The fact that it originates in Italy, with a chorus featuring the country’s two most famous words, gives ‘Bella Ciao’ a veneer of Mediterranean glamour and poetry. The simple, minor melody and wistful lyrics about finding an invader or imposter in your house, and asking someone to put a flower on your tomb, seem to cross all borders. Often, like some virtuoso display from the Russian steppes, it accelerates as anger rises in the lyrics. It’s a song so flexible that you can twist it any way you like: the Tom Waits-Marc Ribot version is hoarse and bare; the Chumbawumba one brassy and orchestral; Marlene Kuntz-Skin’s is doleful; Manu Chao’s bouncy and Spanish.

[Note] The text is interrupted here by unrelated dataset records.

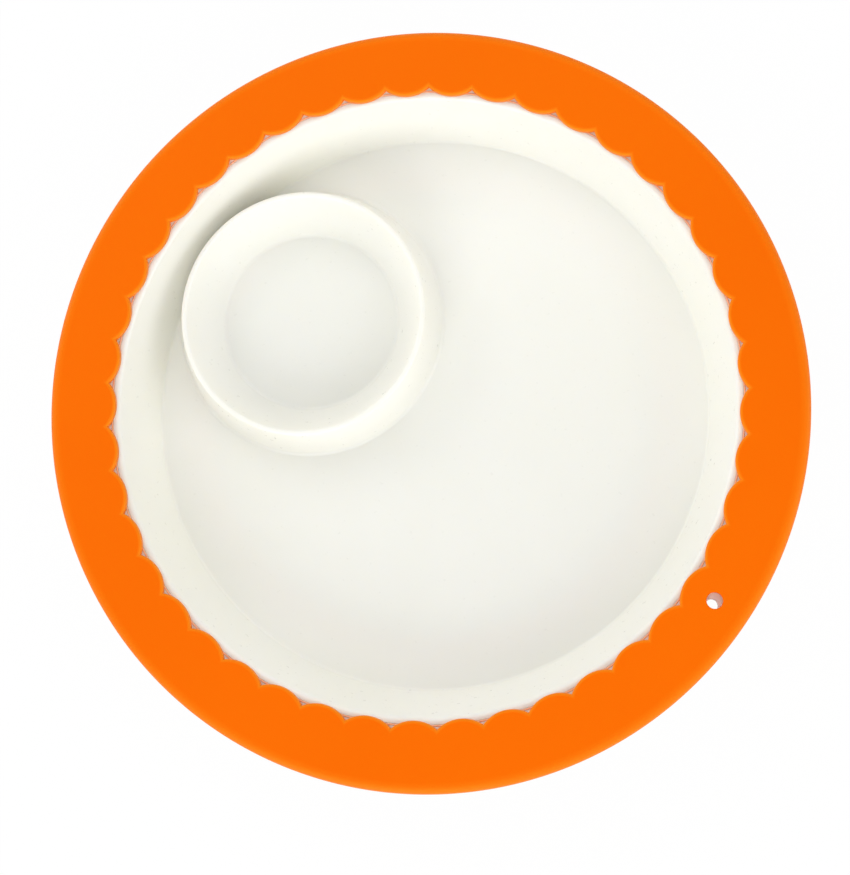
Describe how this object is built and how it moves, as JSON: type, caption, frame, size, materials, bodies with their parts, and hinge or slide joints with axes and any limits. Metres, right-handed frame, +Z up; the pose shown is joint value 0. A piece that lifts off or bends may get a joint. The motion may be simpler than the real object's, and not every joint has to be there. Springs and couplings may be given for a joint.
{
  "type": "suction bowl",
  "caption": "Round feeding bowl with a moulded dip cup, a scalloped silicone ring over its wide flange and a suction foot beneath.",
  "frame": {"origin": "on the table, under the axis of the bowl", "axes": "+Z up along the bowl's axis, -Y towards the suction foot's release tab, the dip cup towards -X and +Y"},
  "size_m": [0.2159, 0.216, 0.0362],
  "materials": {
    "bowl_plastic": "glossy moulded cream-white plastic",
    "ring_silicone": "smooth satin orange silicone",
    "foot_silicone": "smooth satin orange silicone"
  },
  "bodies": {
    "foot": {"suction_base": "foot_silicone"},
    "bowl_body": {"bowl": "bowl_plastic"},
    "ring": {"rim_ring": "ring_silicone"}
  },
  "joints": [
    {"name": "bowl_lift", "type": "slide", "parent": "foot", "child": "bowl_body", "axis": [0, 0, 1], "range_m": [0, 0.04]},
    {"name": "ring_lift", "type": "slide", "parent": "bowl_body", "child": "ring", "axis": [0, 0, 1], "range_m": [0, 0.03]}
  ]
}
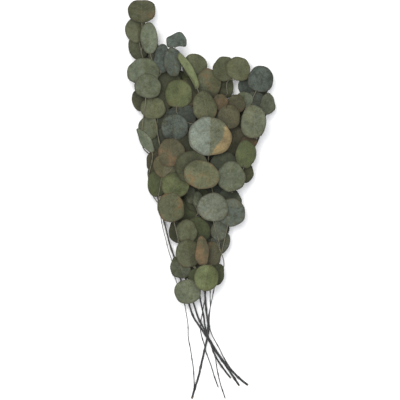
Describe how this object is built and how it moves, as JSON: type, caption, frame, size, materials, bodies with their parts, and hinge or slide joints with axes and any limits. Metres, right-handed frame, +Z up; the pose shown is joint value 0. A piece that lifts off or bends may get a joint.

But the song is also so well travelled not just because of its simplicity, but because it has many different sources. It can go anywhere because it comes from everywhere. There was a comparable folk song in sixteenth-century France about a woman who sees her betrothed with a rival. She takes her own life and a flower grows on her tomb. ‘Fior di Tomba’ was sung by soldiers in the First World War. There are other songs which are remarkably similar: a Yiddish melody from the Balkans has often been included in collections of klezmer music, and the tune is near-identical to a nursery rhyme from Trento (‘my old Granny sent me to the well to get water…’).
Most people remember ‘Bella Ciao’ as a partisan melody (‘One morning I woke up with an invader in my house’), and it is, in Italian minds, always associated with the Italian resistance in 1943-5. The version we know today was first sung by the Maiella and Garibaldi Brigades as they fought north through Abruzzo and Le Marche in 1944. There’s a debate about whether or not the partisan version of the song is predated by a lament sung by women working the paddy-fields in the late nineteenth and early twentieth centuries, part of the ‘Lombardy Blues’ repertoire: ‘the day will come when all of us work in freedom’.
If it’s impossible to be conclusive about the song’s origins, though, its post-war transition into a revolutionary anthem is clearer: it was sung in Prague’s Festival of Democratic Youth in 1947, and in the 1960s became a protest song, recorded by the anarchist songwriter Fausto Amodei in 1963, and by Yves Montand (the son of a Tuscan communist who fought in the French Resistance) a year later. It caused riots and protests in 1964 when it was performed at the Spoleto Festival of Two Worlds with one irate spectator heckling: ‘I didn’t pay a thousand lire a ticket to hear my cleaning lady sing on-stage.’
The song’s popularity on the eastern side of the Iron Curtain came about largely because of the Yugoslav film, The Bridge (1969), which used ‘Bella Ciao’ as a recurrent melody. Soon it was being performed all over Russia and China, a concert staple for performers as diverse as the Azerbaijani star Muslim Magomayev and the ‘red Elvis,’ American Dean Reed.
But if the song seemed clearly aligned with the left-wing, its reach extended because, in many ways, it was less threatening than many Italian Communist classics, such as ‘Fischia il Vento.’ In his book about politicised songs (one of dozens titled ‘Bella Ciao’), the historian Stefano Pivato writes that it was ‘more ecumenical than ‘Fischia il Vento.’ References to Lenin, Stalin and Communism were absent and thus it was ‘certainly less aligned to a single political point of view … with its reminder about the invader, so powerful in reunification memory, the song enables the myth of the Resistance to join that of the Risorgimento.’
Toni Verona, founder of the Ala Bianca record label which co-owns the copyright to the Amodei version, agrees that ‘Bella Ciao’ has ‘exploded in the last two or three years.’ He, too, puts that down to the non-political nature of the lyrics: ‘It’s a universal song, sung by the masses. There’s not a word about the Resistance, only about freedom, that dream of humanity.’ The fact that the co-owner of the copyright says the song ‘belongs to everyone’ demonstrates just how hard it is to enforce intellectual ownership of it. The version recorded for Money Heist, like many other covers, didn’t seek permission to use the song, simply assuming it was, like so many folk songs, public property.
In an era of overlapping catastrophes and encroaching authoritarianisms, it’s handy to have a catchy, secular song which signals dissent. But in its globe-trotting success, the song has lost its punch, becoming something strangely vague and unspecific. It has been used to sell burgers in Korea and has been sung by football fans to taunt knocked-out teams (‘Messi ciao’ and so on). It’s even used by far-right nationalists in Ukraine against ‘the invader.’ The song’s two word chorus – ‘bye beautiful’ – now sounds, to me, blunt and hackneyed. It’s heretical to say so, as ‘Bella Ciao’ is a sacred exhibit of radical credentials, but I now almost long for the rally in which we no longer sing it.